This performance evaluation was done to measure the GPU performance of the porting of fesom ice dwarf. It was performed at the end of February 2023 and presented to AWI developers during a meeting on 2023/03/08.
## Setup
2 binaries compared, with builds for CPU/GPU from a single version of the code
- dwarf_ice_porting:
- Kernel porting + data movement optimizations
- Very minor code changes
- In the plots suggestively referred to as CPU (when built for CPU) or GPU (when built for GPU)
Data collection done with MPI Barriers and Wtime before and after each kernel. Initial and final data movement as well as IO not accounted as it will be diluted during actual full model execution.

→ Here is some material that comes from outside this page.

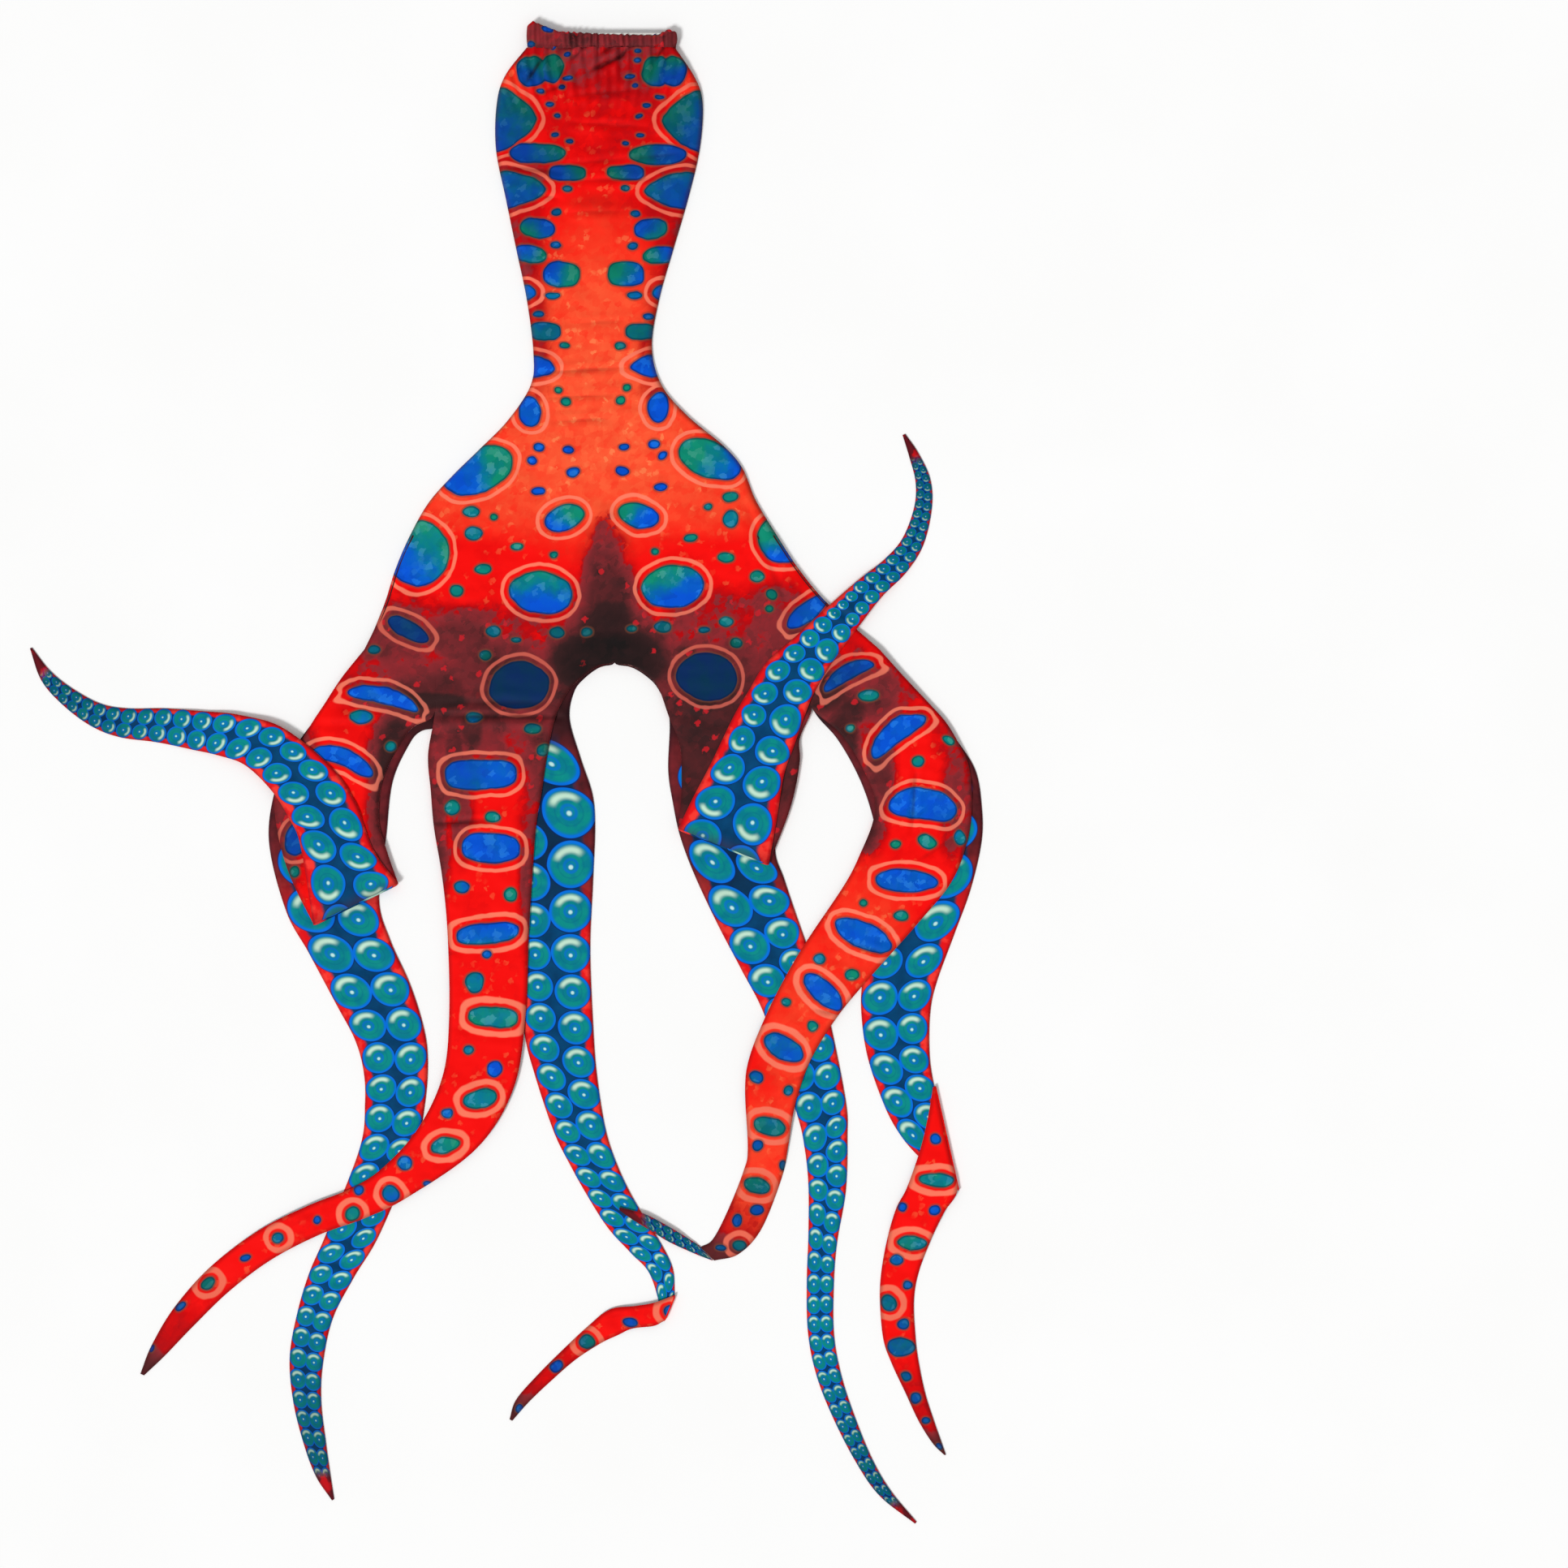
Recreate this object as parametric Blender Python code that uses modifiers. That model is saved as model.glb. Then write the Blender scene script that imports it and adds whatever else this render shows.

STORM mesh, with data and config files obtained from Nikolay’s Levante folders.
Data collection done on Levante
128 MPI processes employed for the CPU execution (1 full Levante compute node)
4 GPU-bound MPI processes employed for the GPU execution (1 full Levante GPU node with remaining CPU cores idle)
Execution of 10 time steps inside the dwarf.
Dwarf executed 5 times.
50 data points employed for each measured region, simple average employed for the plot values.
The first and most important metric is the execution time, which is shown in the following plot. The stress_tensor, stress2rhs and evp_loop regions are executed inside of the EVP main loop, which for the current experiment configuration is run for 120 iterations. Therefore, the total accumulated wall time of theses regions is 120x larger. Here their times are shown as for a single step to allow the single launch comparison between kernels/parallel regions. The ice_fem_fct kernel is also executed 3 times for 3 different arrays, however the time shown is aggregated for the 3.
The following plot shows the achieved speedups for each kernel and the overall combined compute time of all the kernels. For this latter value the sum of the time from all compute regions in the CPU is divided by the sum of the time from all kernels on the GPU.
From the plot, although evp_pre_loop and stress_tensor have the highest speedups, the overall compute speedup is not highly increased as these are relatively small kernels.